Youre last sentence is nonsensical gibberish. Re read it please. See what I mean?

Seriously. Get a grip. "their measurement was divisible by meters if you divide the earth's circumference by approx 50 percent" is meaningless word salad.

Let me help you out.

I think that you meant to say sumpin like this: (a) the modern French invented the meter by defining it as being one ten millionth the distance from the equator to the Pole. (b) The Egyptian cubit is exactly one half of a modern meter. (d) Ergo this distance from the equator to the pole is EXACTLY 20 million Egyptian cubits. Ergo (e) The ancient Egyptians knew the circumference of the Earth as well the French did in 1800.

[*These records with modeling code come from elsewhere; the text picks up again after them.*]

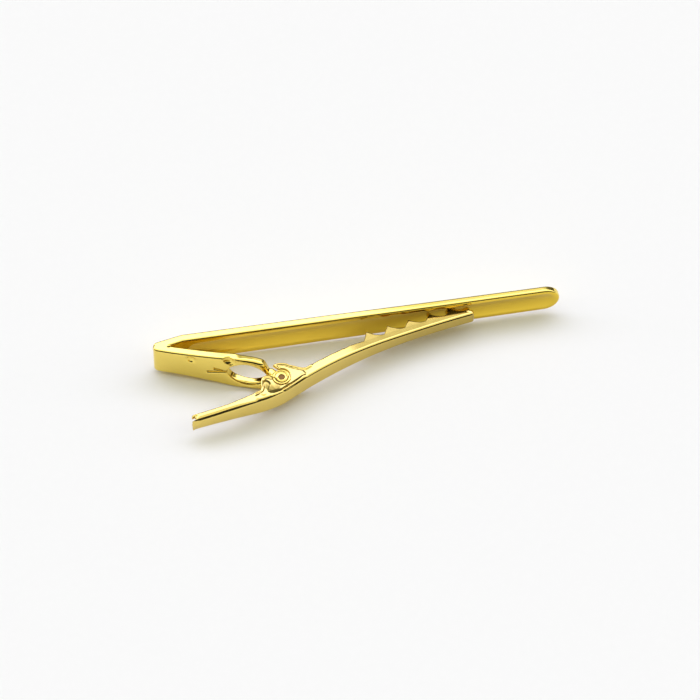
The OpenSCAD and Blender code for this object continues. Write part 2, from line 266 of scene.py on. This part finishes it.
def painted_light_share(nodes, links, place, bends, axis, start, full):
    """Share of the painted shade and painted reflection, by the place along an axis and the way that a
    face is turned.
    """
    spot = nodes.new("ShaderNodeSeparateXYZ")
    links.new(place.outputs["Object"], spot.inputs["Vector"])
    facing = nodes.new("ShaderNodeSeparateXYZ")
    links.new(bends.outputs["Normal"], facing.inputs["Vector"])
    both = nodes.new("ShaderNodeMath")
    both.operation = "MULTIPLY"
    links.new(smooth_share(nodes, links, spot.outputs[axis], start, full), both.inputs[0])
    links.new(smooth_share(nodes, links, facing.outputs["Y"], *FACING), both.inputs[1])
    return both.outputs["Value"]


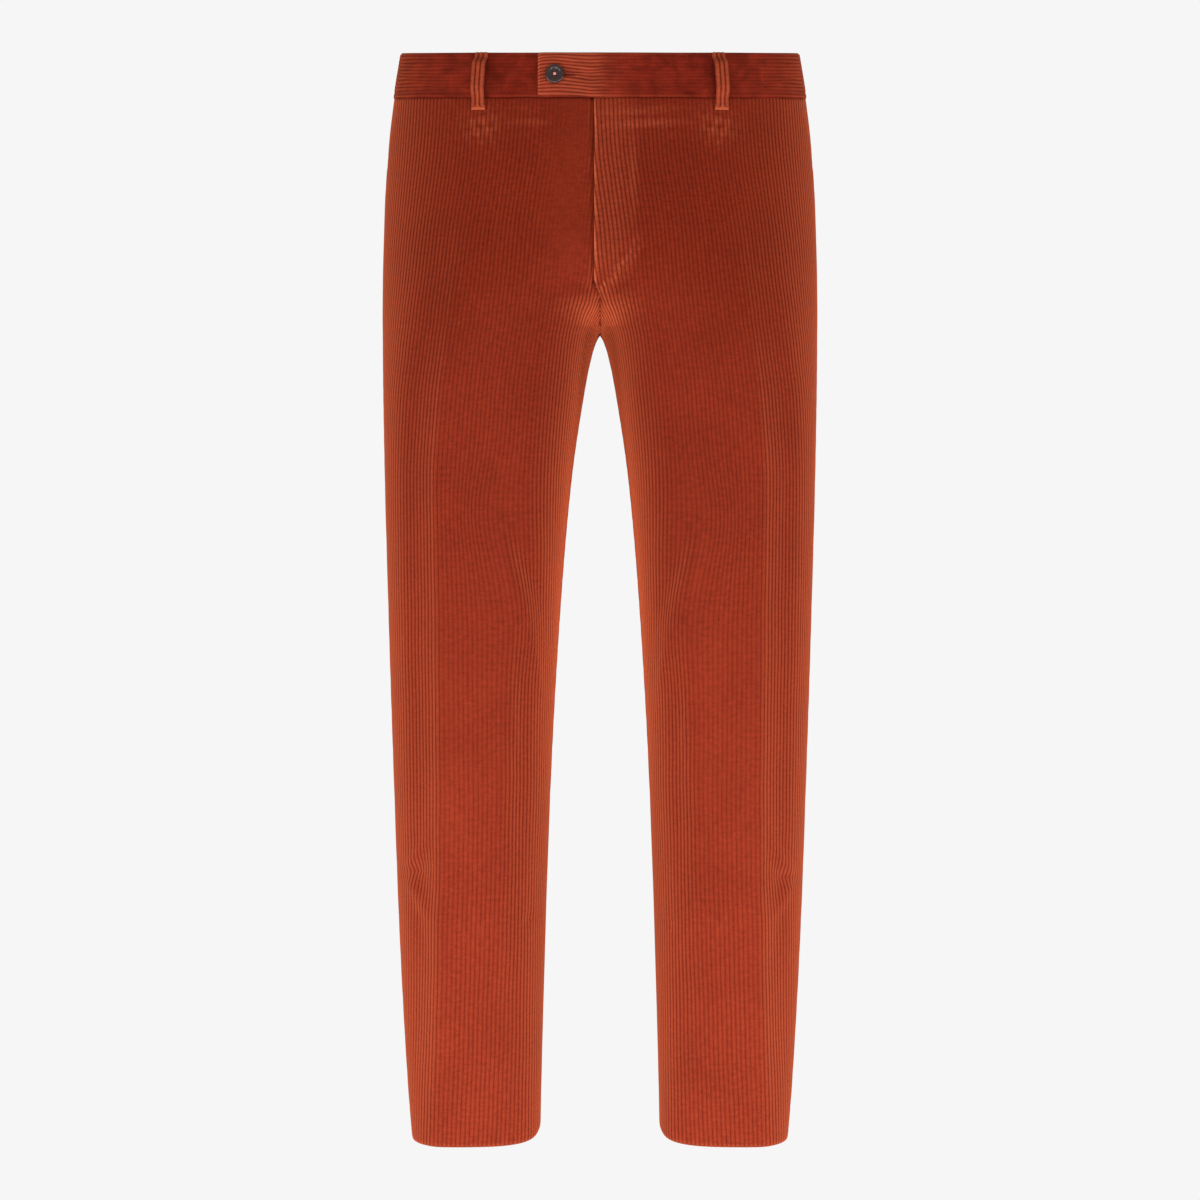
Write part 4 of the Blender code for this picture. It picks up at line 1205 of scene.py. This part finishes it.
# %% [markdown]
# ## Floor, light and camera
# The trousers hang clear of a pale floor. Large soft lights stand low in front and at both sides,
# so that the lower legs are lit a little more and the edges shine. The camera looks straight on.

# %% Floor
bm = bmesh.new()
bmesh.ops.create_circle(bm, cap_ends=True, segments=96, radius=1.0,
                        matrix=Matrix.Translation((0, 0, -1.36)))
mesh = mesh_of("studio_floor", bm)
mesh.materials.append(speckled_finish("matt_white_studio_floor", "#ececec", "#f2f2f2", 71.4, 3.0,
                                      Roughness=0.9))
floor = bpy.data.objects.new("studio_floor", mesh)
bpy.context.scene.collection.objects.link(floor)

# %% Light
world = bpy.data.worlds.new("studio")
world.use_nodes = True
world.node_tree.nodes["Background"].inputs["Color"].default_value = linear("#f6f6f6")
bpy.context.scene.world = world


def add_softbox(name, place, aim, width, height, power, colour="#ffffff"):
    lamp = bpy.data.lights.new(name, "AREA")
    lamp.shape, lamp.size, lamp.size_y = "RECTANGLE", width, height
    lamp.energy, lamp.color = power, linear(colour)[:3]
    thing = bpy.data.objects.new(name, lamp)
    thing.location = place
    thing.rotation_euler = (Vector(aim) - Vector(place)).to_track_quat("-Z", "Y").to_euler()
    bpy.context.scene.collection.objects.link(thing)


add_softbox("low_left_light", (1.0, -2.0, -1.2), (0, 0, -0.8), 0.7, 0.8, 23.5)
add_softbox("low_right_light", (-1.0, -2.0, -1.2), (0, 0, -0.8), 0.7, 0.8, 23.5)
add_softbox("fork_light", (0.0, -1.1, -1.15), (0, 0, -0.33), 0.3, 0.3, 10)
add_softbox("left_light", (2.1, -1.15, -0.75), (0.1, 0, -0.7), 0.4, 1.4, 36)
add_softbox("right_light", (-2.1, -1.15, -0.75), (-0.1, 0, -0.7), 0.4, 1.4, 36)

# %% Camera
camera = bpy.data.cameras.new("front_view")
camera.sensor_width, camera.lens = 36.0, 77.3
viewer = bpy.data.objects.new("front_view", camera)
viewer.location = (0.0, -2.5, -0.5304)
viewer.rotation_euler = (math.pi / 2, 0, 0)
bpy.context.scene.collection.objects.link(viewer)
bpy.context.scene.camera = viewer
bpy.context.scene.view_settings.view_transform = "Standard"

A) is the one true thing that you have said about the subject so far. Yes that IS one thing that connects the modern metric system "meter" to out there nature. The fact that designers of the Metric system related it to the size of the Earth, by making it to be one ten millionth the distance from the Equator to the Pole (making the earth 40 million meters around).

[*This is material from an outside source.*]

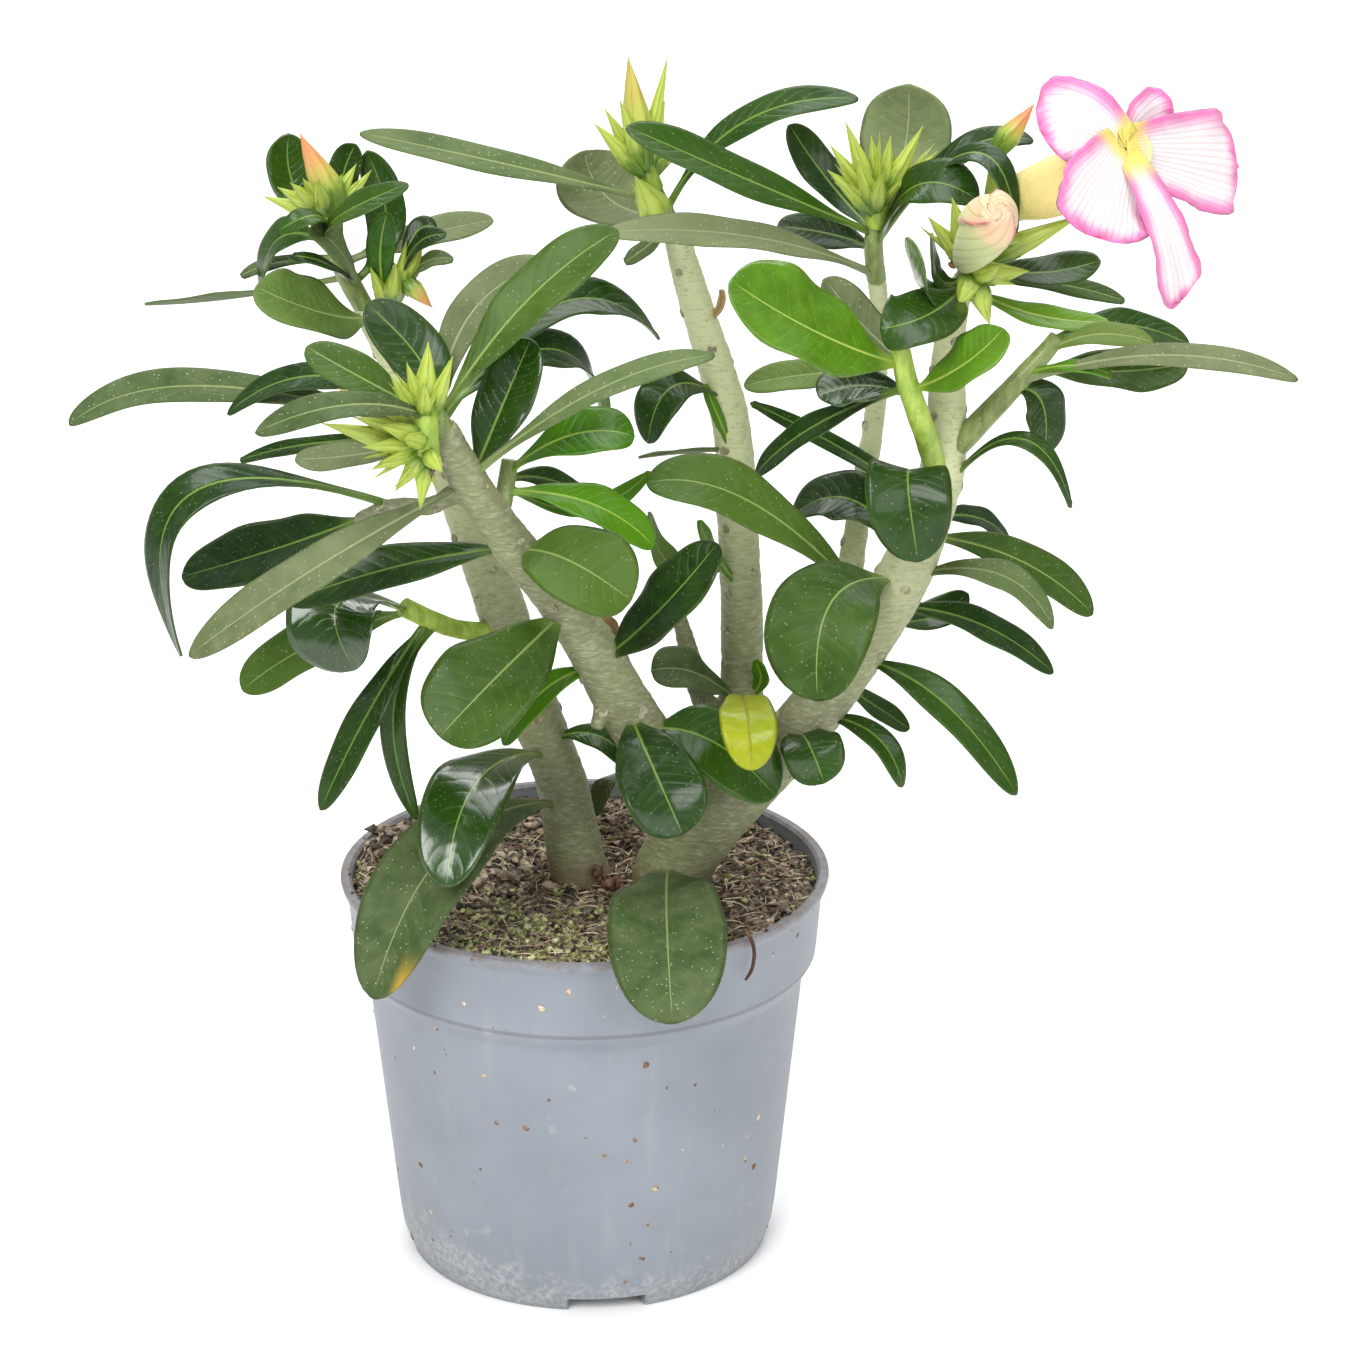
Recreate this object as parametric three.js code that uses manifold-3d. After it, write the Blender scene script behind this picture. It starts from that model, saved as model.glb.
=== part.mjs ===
// A potted desert rose: two stems of one adenium planting in a 12 cm grow pot.
// Millimetres, +Z up. The origin is the centre of the pot's underside.
// +X is to the right and +Y goes away from someone who faces the front of the pot.

import * as THREE from "three";
import * as BufferGeometryUtils from "three/addons/utils/BufferGeometryUtils.js";
import Module from "manifold-3d";

const wasm = await Module();
wasm.setup();

// The pot
const POT_HEIGHT = 98.5;
const RIM_RADIUS = 60;
const RIM_LIP = 1.5;
const COLLAR_TOP_RADIUS = 58.5;
const COLLAR_FOOT_RADIUS = 57;
const COLLAR_FOOT_HEIGHT = 79;
const BODY_TOP_RADIUS = 54;
const BODY_TOP_HEIGHT = 74.5;
const BODY_FOOT_RADIUS = 46.75;
const BODY_FOOT_HEIGHT = 6;
const FOOT_RADIUS = 45;
const FOOT_INNER_RADIUS = 42;
const PAD_RADIUS = 16;
const FLOOR_UNDERSIDE = 3;
const POT_WALL = 1.3;
const POT_SIDES = 24;
const NOTCH_COUNT = 4;
const NOTCH_WIDTH = 19;
const NOTCH_HEIGHT = 3.4;
const NOTCH_TURN_DEG = 7;
const NOTCH_REACH = 10;
const DRAIN_COUNT = 8;
const DRAIN_RADIUS = 4;
const DRAIN_CIRCLE_RADIUS = 34;
const DRAIN_SIDES = 8;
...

But (B) is two kinds of BS. Number one - you told me that the Egyptians had the meter. A unit of measurement that was 100 cm. Now youre admitting that they had no such unit of measure, but youre back peddling, and moving the goal post and saying that they had a unit of measure that was eerily similar to ...exactly half of a meter!

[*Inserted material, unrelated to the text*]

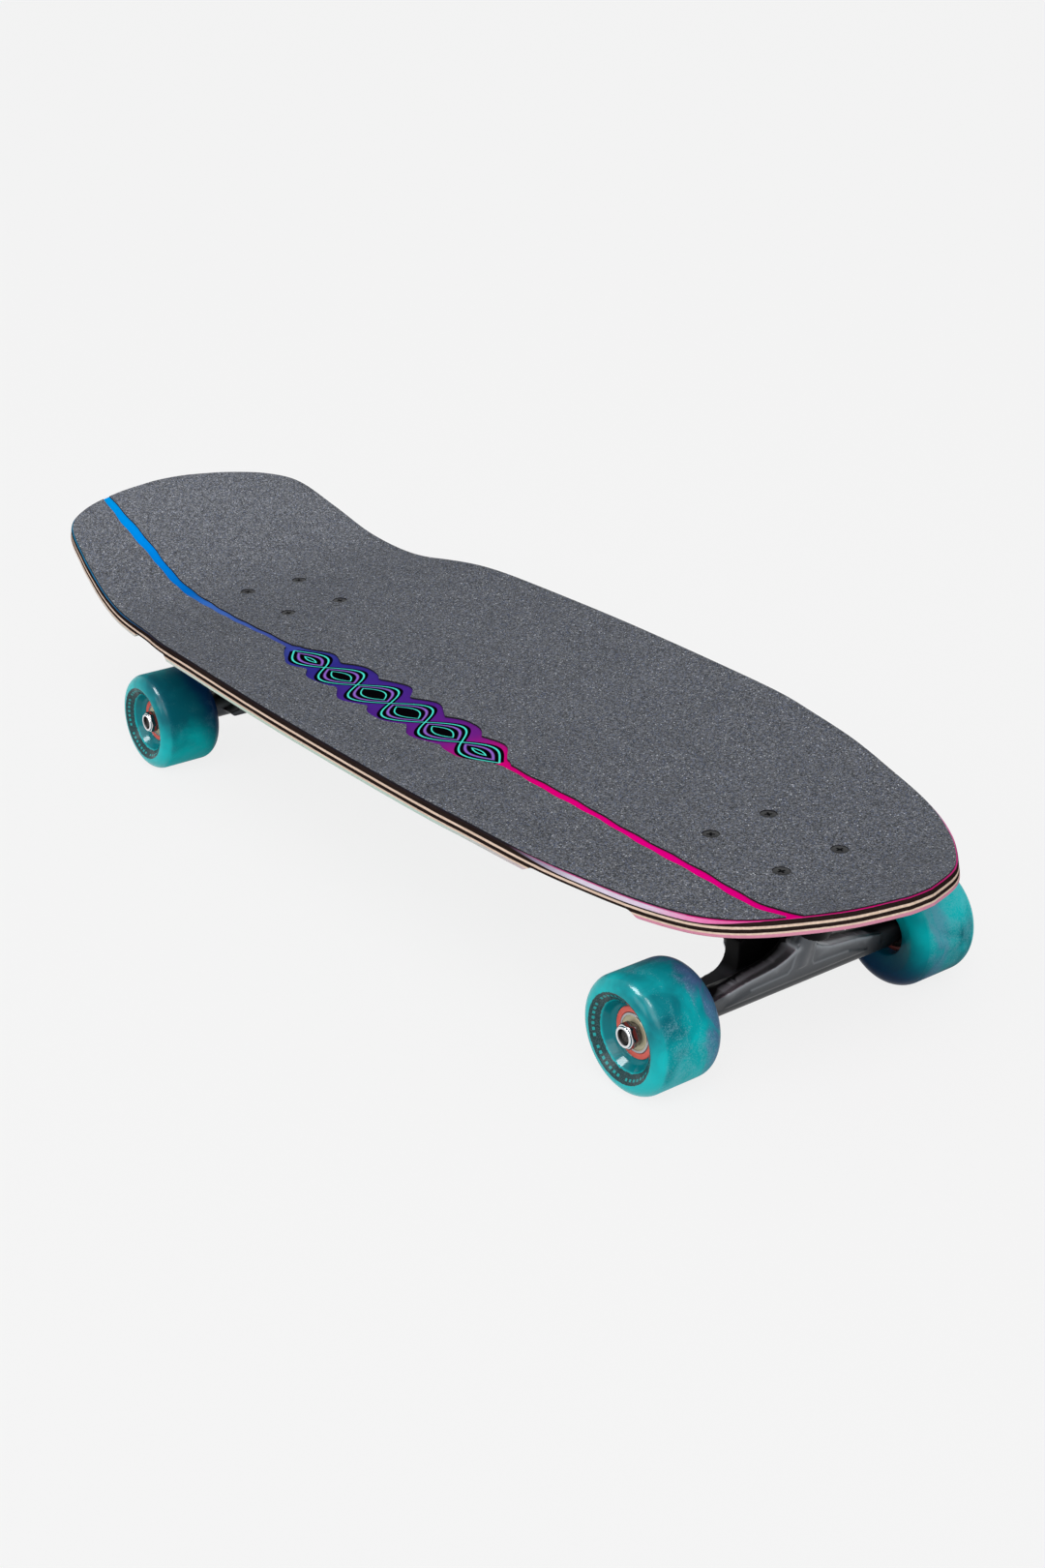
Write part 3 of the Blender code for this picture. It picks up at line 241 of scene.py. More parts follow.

But number two- the same problem. They didnt have that either. You show that hey had a cubit that was 53 cm. But "half of a meter" is 50 cm. Fifty and fifty three are not the same number. There is six percent difference. Apparently youre Egyptians thought that the earth's equator has 1500 more miles of length (six percent) than it really has. That would be a huge error. So much for their "knowledge" of the circumference of the Earth.

The Egyptian measurement is about as close to a half meter as a full meter is to the English yard in the old Imperial system. Just a chance similarity. Not even a dramatically close resemblance at all.

But even if youre Egyptian half meter were eerily close to the exact length of half of a meter stick in length then that brings us to (e), bad reasoning. Even if we found that the Egyptians had measuring sticks that were within a couple centimeters of being the same length as modern Meter sticks it doesnt follow logically that that is evidence that the Egyptians "knew the circumference of the Earth". The similarity in the length of their sticks to ours could still be a coincidence. It wouldnt be enough to prove that the Egyptians came up with that measurment length by relating to the size of the earth. Maybe their meter was the half of the arm span of some big dude at that the time. It wouldnt follow that it was evidence that they knew the size of the earth.

Your own data shows that your facts are wrong, and even if your facts were right they still wouldnt prove your point.